Metabolism of Proteins

Metabolism of Proteins
Since proteins are composed of amino acids, of which 20 kinds commonly occur, the central topic of our consideration is amino acid metabolism. Amino acid metabolism is complex. For one thing, each of the 20 amino acids requires a separate pathway for biosynthesis and degradation. For another, amino acids are precursors to tissue proteins, enzymes, nucleic acids, and other nitrogenous constituents that form the fabric of cells. The central purpose of carbohydrate and fat oxidation is to provide energy needed to construct and maintain these vital macromolecules.

Let us begin with the amino acid pool in blood and extracellular fluid from which the tissues draw their requirements. When animals eat proteins, most are digested in the gut, releasing the constituent amino acids, which are then absorbed (Figure 4-18). Tissue proteins also are hydrolyzed during normal growth, repair, and tissue restructuring; their amino acids join those derived from protein foodstuffs to enter the amino acid pool. A portion of the amino acid pool is used to rebuild tissue proteins, but most animals ingest a surplus of protein. Since amino acids are not excreted as such in any significant amounts, they must be disposed of in some other way. In fact, amino acids can be and are metabolized through oxidative pathways to yield high-energy phosphate. In short, excess proteins serve as fuel as do carbohydrates and fats. Their importance as fuel obviously depends on the nature of the diet. In carnivores that ingest a diet of almost pure protein and fat, nearly half of their high-energy phosphate is derived from amino acid oxidation.

Before an amino acid molecule may enter the fuel depot, nitrogen must be removed by deamination (the amino group splits to form ammonia and a keto acid) or by transamination (the amino group is transferred to a keto acid to yield a new amino acid).
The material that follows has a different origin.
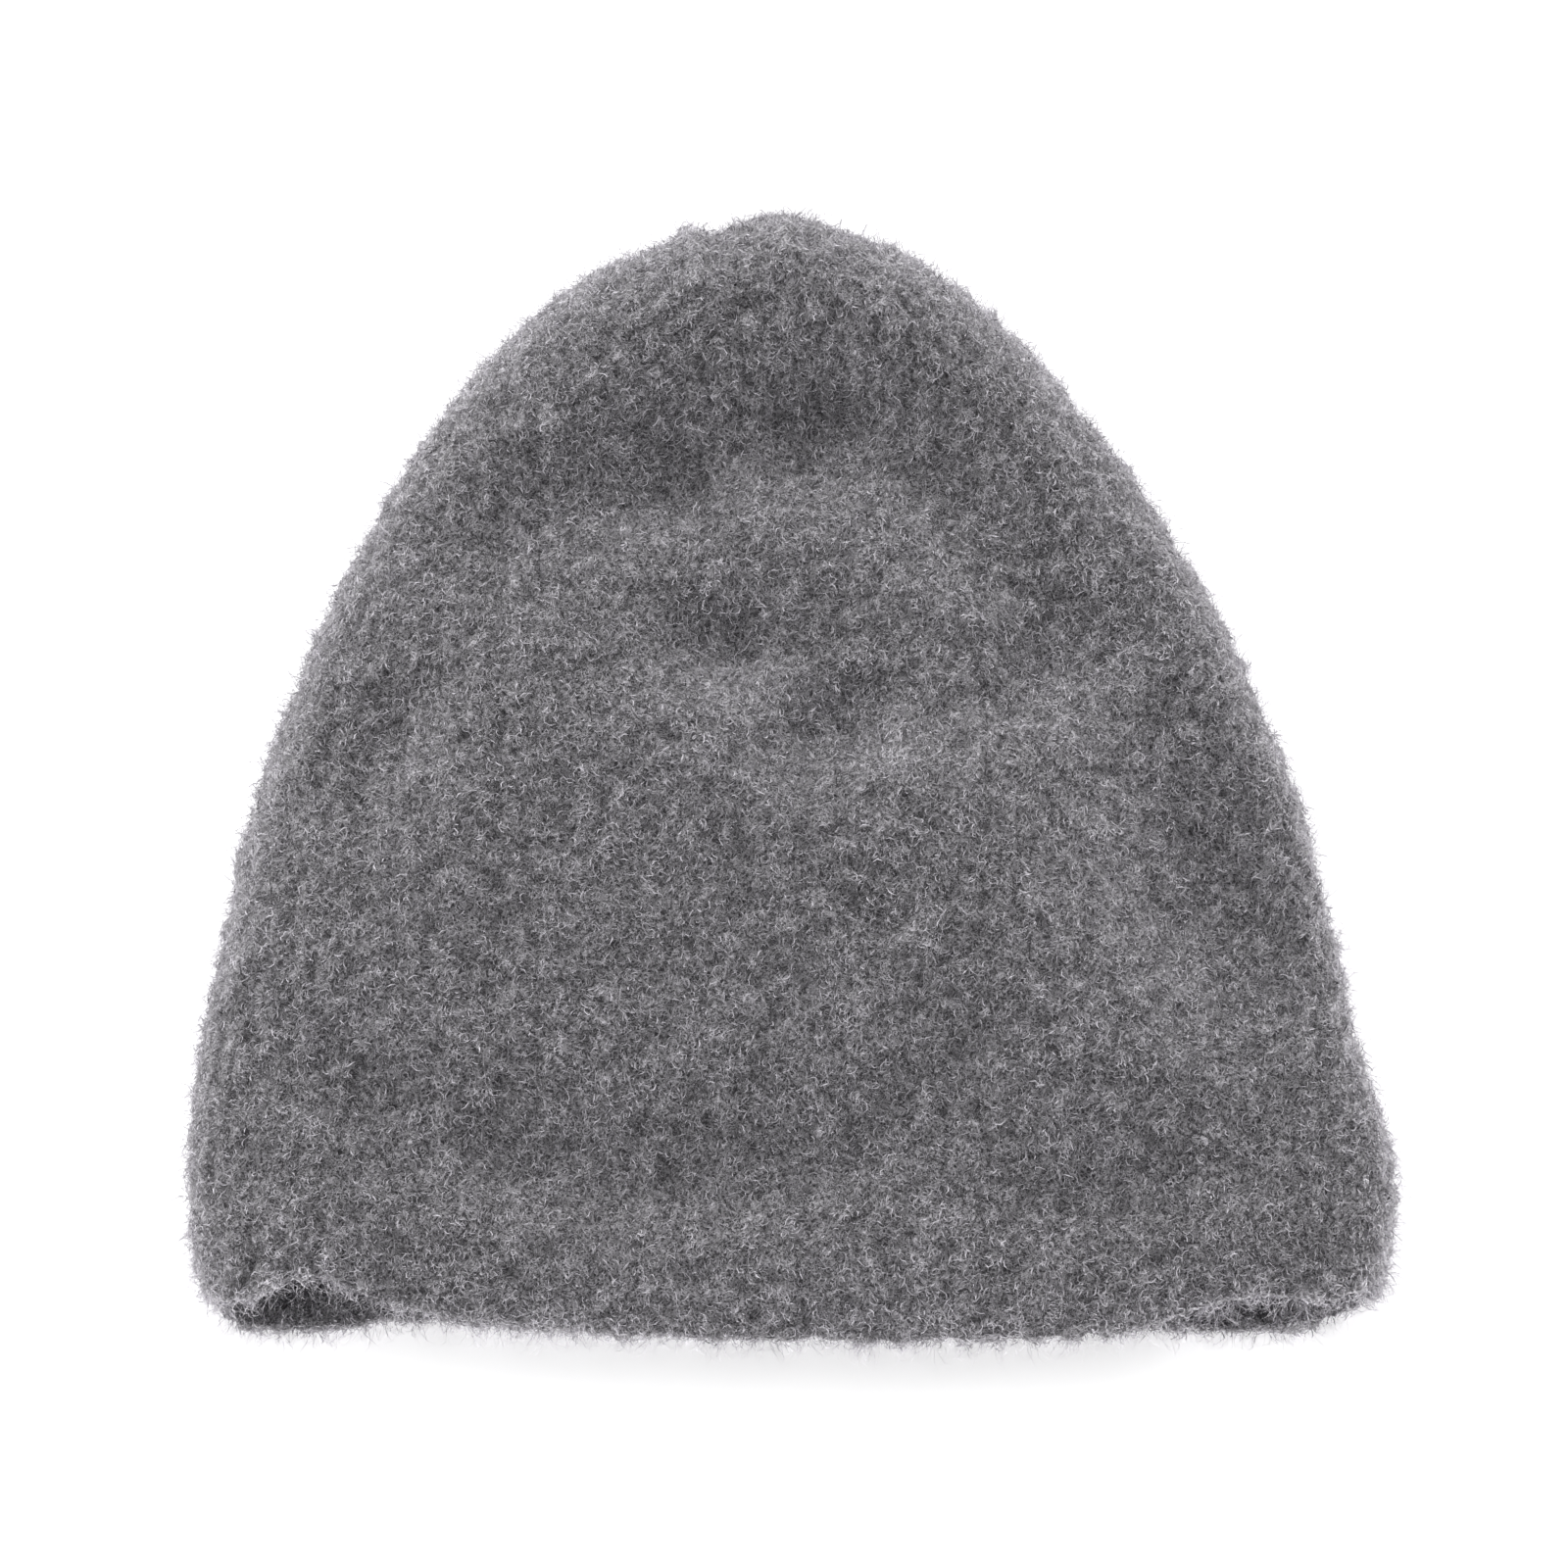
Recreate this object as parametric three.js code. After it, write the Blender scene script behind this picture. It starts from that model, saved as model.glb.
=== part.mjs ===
// A brushed wool knit cap that lies on a flat surface, in millimetres.
// The hem faces -Y, the gathered crown faces +Y, and the lower layer rests on z = 0.
// The cap is one seamless knit: a hollow wall with two layers that meet in the side folds.

import * as THREE from 'three';

// Thickness of the brushed knit.
const WALL = 3.6;
// Outer radius of the fold where the upper layer turns into the lower one.
const FOLD_RADIUS = 8;
// Distance from the folds at which the dents and the lift of the hem reach their full size.
const FOLD_EASE = 12;
// The share of the way to the crown over which the wavy hem evens out.
const HEM_SHARE = 0.24;

// Columns of knit across each layer, and rows from hem to crown.
const UPPER_COLUMNS = 44;
const LOWER_COLUMNS = 24;
const COLUMNS = UPPER_COLUMNS + LOWER_COLUMNS;
const ROWS = 38;
// Rows that round the hem's rim from the outer face to the inner one.
const RIM_ROWS = 3;
// How much closer the rows lie at the hem and at the crown than in the middle.
const ROW_CROWDING = 0.2;
// Straight pieces that stand for the outline when distances to it are measured.
const OUTLINE_STEPS = 520;

// The outline, seen from above, by its reach from a point on the middle line.
// turn is in degrees from +X, and the hem's corners are the first and the last row.
const HUB_Y = -20;
const OUTLINE = [
  { turn: -40, reach: 153.4 },
  { turn: -30, reach: 138.0 },
  { turn: -20, reach: 120.0 },
  { turn: -10, reach: 110.8 },
  { turn: 0, reach: 105.2 },
  { turn: 10, reach: 101.9 },
  { turn: 20, reach: 99.1 },
  { turn: 30, reach: 100.3 },
  { turn: 40, reach: 102.2 },
  { turn: 50, reach: 106.8 },
  { turn: 60, reach: 113.1 },
  { turn: 70, reach: 122.3 },
  { turn: 80, reach: 131.0 },
  { turn: 90, reach: 137.3 },
  { turn: 100, reach: 135.6 },
  { turn: 110, reach: 130.4 },
  { turn: 120, reach: 123.4 },
  { turn: 130, reach: 116.7 },
  { turn: 140, reach: 111.2 },
  { turn: 150, reach: 108.2 },
  { turn: 160, reach: 107.0 },
  { turn: 170, reach: 108.3 },
  { turn: 180, reach: 111.4 },
  { turn: 190, reach: 116.5 },
  { turn: 200, reach: 126.7 },
  { turn: 210, reach: 139.3 },
  { turn: 220, reach: 153.0 },
];
const RIGHT_CORNER = OUTLINE[0].turn;
const LEFT_CORNER = OUTLINE[OUTLINE.length - 1].turn;
const CROWN_TURN = 90;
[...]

Thus amino acid degradation yields two main products, carbon skeletons and ammonia, which are handled in different ways. Once nitrogen atoms are removed, the carbon skeletons of amino acids can be completely oxidized, usually by way of pyruvic acid or acetic acid. These residues then enter regular routes used by carbohydrate and fat metabolism.

The other product of amino acid degradation is ammonia. Ammonia is highly toxic because it reacts with - ketoglutaric acid to form glutamic acid (an amino acid). Any accumulation of ammonia effectively removes - ketoglutarate from the Krebs cycle (see Figure 4-13) and inhibits respiration. Disposal of ammonia offers little problem to aquatic animals because it is soluble and readily diffuses into the surrounding medium through respiratory surfaces. Terrestrial forms cannot get rid of ammonia so conveniently and must detoxify it by converting it to a relatively nontoxic compound. The two principal compounds formed are urea and uric acid, although a variety of other detoxified forms of ammonia are excreted by different invertebrate and vertebrate groups. Among vertebrates, amphibians and especially mammals produce urea. Reptiles and birds, as well as many terrestrial invertebrates, produce uric acid.

The key feature that seems to determine choice of nitrogenous waste is availability of water in the environment. When water is abundant, the chief nitrogenous waste is ammonia. When water is restricted, it is urea. And for animals living in truly arid habitats, it is uric acid. Uric acid is highly insoluble and easily precipitates from solution, allowing its removal in solid form. The embryos of birds and reptiles benefit greatly from excretion of nitrogenous waste as uric acid, because the waste cannot be eliminated through their shells. During embryonic development, harmless, solid uric acid is retained in one of the extraembryonic membranes. When a hatchling emerges into its new world, accumulated uric acid, along with the shell and membranes that supported development, is discarded.